▶ [Information provided]
::::::::
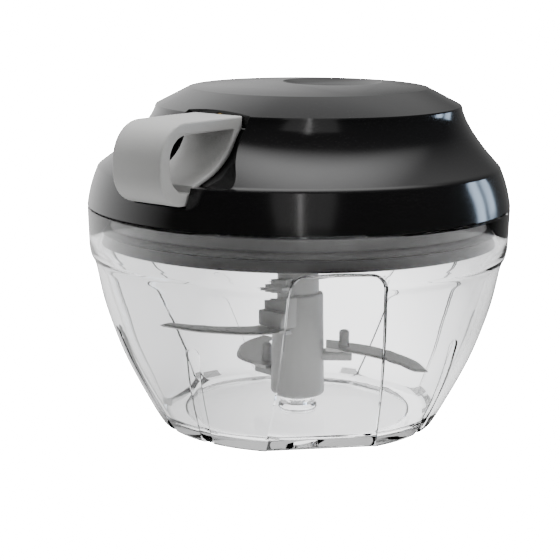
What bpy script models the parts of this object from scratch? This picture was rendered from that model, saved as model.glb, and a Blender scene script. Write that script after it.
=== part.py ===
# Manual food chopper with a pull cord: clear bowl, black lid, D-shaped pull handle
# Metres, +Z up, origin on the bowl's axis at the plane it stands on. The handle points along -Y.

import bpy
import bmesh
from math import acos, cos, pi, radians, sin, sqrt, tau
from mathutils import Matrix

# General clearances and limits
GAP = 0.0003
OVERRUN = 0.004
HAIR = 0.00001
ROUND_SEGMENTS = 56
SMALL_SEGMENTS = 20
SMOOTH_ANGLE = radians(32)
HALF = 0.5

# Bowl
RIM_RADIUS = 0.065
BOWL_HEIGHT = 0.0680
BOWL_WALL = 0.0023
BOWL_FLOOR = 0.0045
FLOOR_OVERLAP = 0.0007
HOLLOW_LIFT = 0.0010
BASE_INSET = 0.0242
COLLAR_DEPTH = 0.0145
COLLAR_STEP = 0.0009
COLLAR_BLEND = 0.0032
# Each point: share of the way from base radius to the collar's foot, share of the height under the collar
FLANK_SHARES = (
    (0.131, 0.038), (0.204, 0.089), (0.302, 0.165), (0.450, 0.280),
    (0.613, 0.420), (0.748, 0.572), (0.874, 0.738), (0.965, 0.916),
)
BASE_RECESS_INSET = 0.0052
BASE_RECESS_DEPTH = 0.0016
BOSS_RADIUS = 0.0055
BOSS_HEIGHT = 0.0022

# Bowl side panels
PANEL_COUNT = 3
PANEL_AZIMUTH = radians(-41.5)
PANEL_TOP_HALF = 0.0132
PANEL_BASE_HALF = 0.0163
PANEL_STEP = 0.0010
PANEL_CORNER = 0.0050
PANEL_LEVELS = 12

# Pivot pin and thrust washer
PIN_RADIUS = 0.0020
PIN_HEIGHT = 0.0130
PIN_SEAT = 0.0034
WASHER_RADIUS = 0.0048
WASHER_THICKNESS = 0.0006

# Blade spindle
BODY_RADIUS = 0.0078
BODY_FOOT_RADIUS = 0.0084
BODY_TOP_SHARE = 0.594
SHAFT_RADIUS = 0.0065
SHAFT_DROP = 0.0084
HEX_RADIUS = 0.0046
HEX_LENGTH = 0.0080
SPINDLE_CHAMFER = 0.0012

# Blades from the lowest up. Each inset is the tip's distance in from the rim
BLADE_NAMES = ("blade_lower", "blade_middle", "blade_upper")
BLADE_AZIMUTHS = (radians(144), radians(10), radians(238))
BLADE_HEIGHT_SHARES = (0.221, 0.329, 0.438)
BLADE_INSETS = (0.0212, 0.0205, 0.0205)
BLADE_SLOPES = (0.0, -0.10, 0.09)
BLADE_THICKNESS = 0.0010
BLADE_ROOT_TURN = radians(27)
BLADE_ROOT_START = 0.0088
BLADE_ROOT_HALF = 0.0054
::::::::
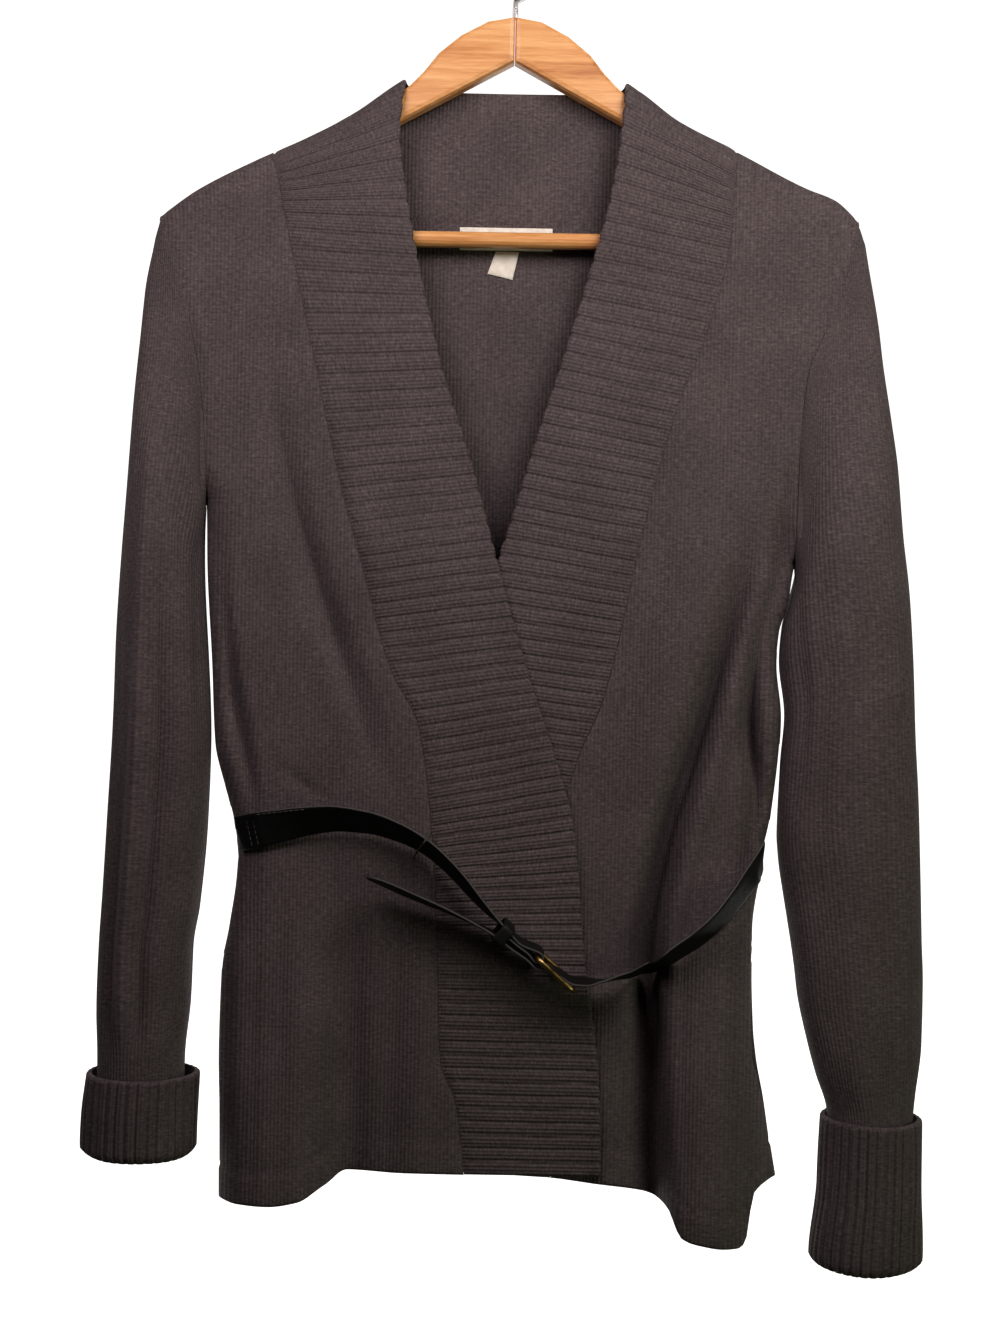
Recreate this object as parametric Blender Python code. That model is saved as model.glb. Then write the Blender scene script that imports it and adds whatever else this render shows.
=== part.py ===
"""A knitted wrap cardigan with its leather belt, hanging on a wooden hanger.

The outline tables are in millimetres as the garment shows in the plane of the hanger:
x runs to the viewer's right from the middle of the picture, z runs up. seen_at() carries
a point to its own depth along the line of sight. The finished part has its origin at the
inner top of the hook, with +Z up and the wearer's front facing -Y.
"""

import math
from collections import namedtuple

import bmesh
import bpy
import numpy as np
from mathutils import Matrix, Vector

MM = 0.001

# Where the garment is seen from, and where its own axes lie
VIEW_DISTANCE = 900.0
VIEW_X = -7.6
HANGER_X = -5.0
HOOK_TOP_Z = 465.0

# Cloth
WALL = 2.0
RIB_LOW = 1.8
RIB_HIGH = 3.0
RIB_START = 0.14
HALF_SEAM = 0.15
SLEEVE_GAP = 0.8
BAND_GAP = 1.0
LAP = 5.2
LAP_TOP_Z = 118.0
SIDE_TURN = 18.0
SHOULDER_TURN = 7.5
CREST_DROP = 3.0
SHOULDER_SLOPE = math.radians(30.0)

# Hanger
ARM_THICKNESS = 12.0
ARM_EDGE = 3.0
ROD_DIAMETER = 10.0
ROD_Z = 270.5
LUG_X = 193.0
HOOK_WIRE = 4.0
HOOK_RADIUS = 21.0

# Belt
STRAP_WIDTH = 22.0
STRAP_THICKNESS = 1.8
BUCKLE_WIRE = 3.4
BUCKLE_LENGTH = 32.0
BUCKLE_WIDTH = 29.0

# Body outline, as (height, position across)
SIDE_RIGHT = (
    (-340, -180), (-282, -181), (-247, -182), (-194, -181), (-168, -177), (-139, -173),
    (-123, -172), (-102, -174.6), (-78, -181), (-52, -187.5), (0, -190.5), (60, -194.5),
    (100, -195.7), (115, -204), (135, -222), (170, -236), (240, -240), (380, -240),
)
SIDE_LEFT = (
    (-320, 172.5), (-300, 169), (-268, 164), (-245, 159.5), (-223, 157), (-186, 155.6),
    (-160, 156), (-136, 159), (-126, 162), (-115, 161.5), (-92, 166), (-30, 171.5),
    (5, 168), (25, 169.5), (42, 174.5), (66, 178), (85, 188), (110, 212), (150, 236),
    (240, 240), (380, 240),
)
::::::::
▶ [The task] Output only the lines from the one containing "Recreate this object" through the one containing "a wooden hanger.", inclusive, exactly as written.

▶ [Answer in full]
Recreate this object as parametric Blender Python code. That model is saved as model.glb. Then write the Blender scene script that imports it and adds whatever else this render shows.
=== part.py ===
"""A knitted wrap cardigan with its leather belt, hanging on a wooden hanger.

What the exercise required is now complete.